Ma se fino ad oggi non siamo riusciti a spendere neanche i pochi soldi che avevamo?, si chiederanno adesso gli scettici. Guardate cosa è successo ai fondi europei, spesi solo in minima parte. Ed anche su questo il piano non arretra, non cede alla cultura della soluzione “straordinaria”, del “commissario” con i pieni poteri. Il piano parla semplicemente di un “nuovo metodo”. In cosa consisterebbe questo nuovo metodo? Ricostruire una pubblica amministrazione allo sbando, assumere migliaia di giovani (10mila subito) con competenze nuove (ingegneri, operatori culturali, digital manager), affiancare la pubblica amministrazione locale con una task-force in grado di aiutarla a progettare e a fare le gare, a far partire i cantieri, sostituire le eventuali amministrazioni inadempienti.

Manca però un discorso approfondito sul rapporto tra pubblico e privato, poco spazio viene riconosciuto al partenariato, sia per la realizzazione che per la gestione dei progetti. Non si affronta il tema di come attirare capitali e competenze imprenditoriali. Né si affronta perché il Sud è escluso da quel processo di concentrazione delle grandi multiutilities (le quotate A2A, Iren, Acea, Hera) che oggi rappresenta forse la ragione più grave del divario di qualità dei servizi offerti ai cittadini. Altrettanto vale per il trasporto pubblico o per la sanità.

Non so se effettivamente il piano sia costato gli oltre 30mila chilometri percorsi in meno di sei mesi, come con enfasi si fa riferimento nella presentazione, ma in ogni caso bisogna dare atto al ministro Provenzano di aver colto nel segno e di aver presentato un progetto a cui è difficile fare critiche. I punti di forza sono due: più soldi, ma davvero tanti più soldi, e un’ambizioso piano organico, in grado di cogliere le reali opportunità di sviluppo, il Mediterraneo prima di ogni altra cosa. I punti di debolezza restano l’inconsistenza dell’amministrazione pubblica locale e l’eccessivo timore di proporre un’alleanza strategica ai privati, guardati ancora con troppo sospetto.

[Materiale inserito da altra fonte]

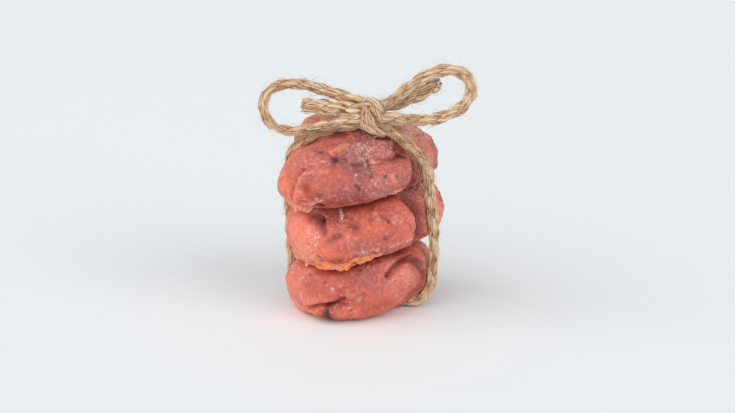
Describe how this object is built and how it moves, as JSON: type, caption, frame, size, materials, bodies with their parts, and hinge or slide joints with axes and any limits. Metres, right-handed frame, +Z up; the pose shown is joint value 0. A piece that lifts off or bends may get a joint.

Infine un’annotazione a margine su quanto sostenuto in questi mesi dal Sussidiario, a cominciare dagli incontri promossi a Napoli e a Caserta con “I giorni del Sud”.

Sembra esserci – con il piano proposto ieri – una corrispondenza ideale perfetta. Soprattutto sui temi relativi al ruolo che deve assolvere il Mezzogiorno nello scacchiere Mediterraneo e l’importanza della circolazione dei talenti, che appunto non dobbiamo trattenere (parola che per fortuna non leggiamo nel piano) ma attrarre e conquistare. Siamo soddisfatti per aver contribuito, anche solo in parte, all’affermazione di un punto di vista nuovo del Sud e siamo così motivati a dare ancora con più impegno il nostro contributo in futuro.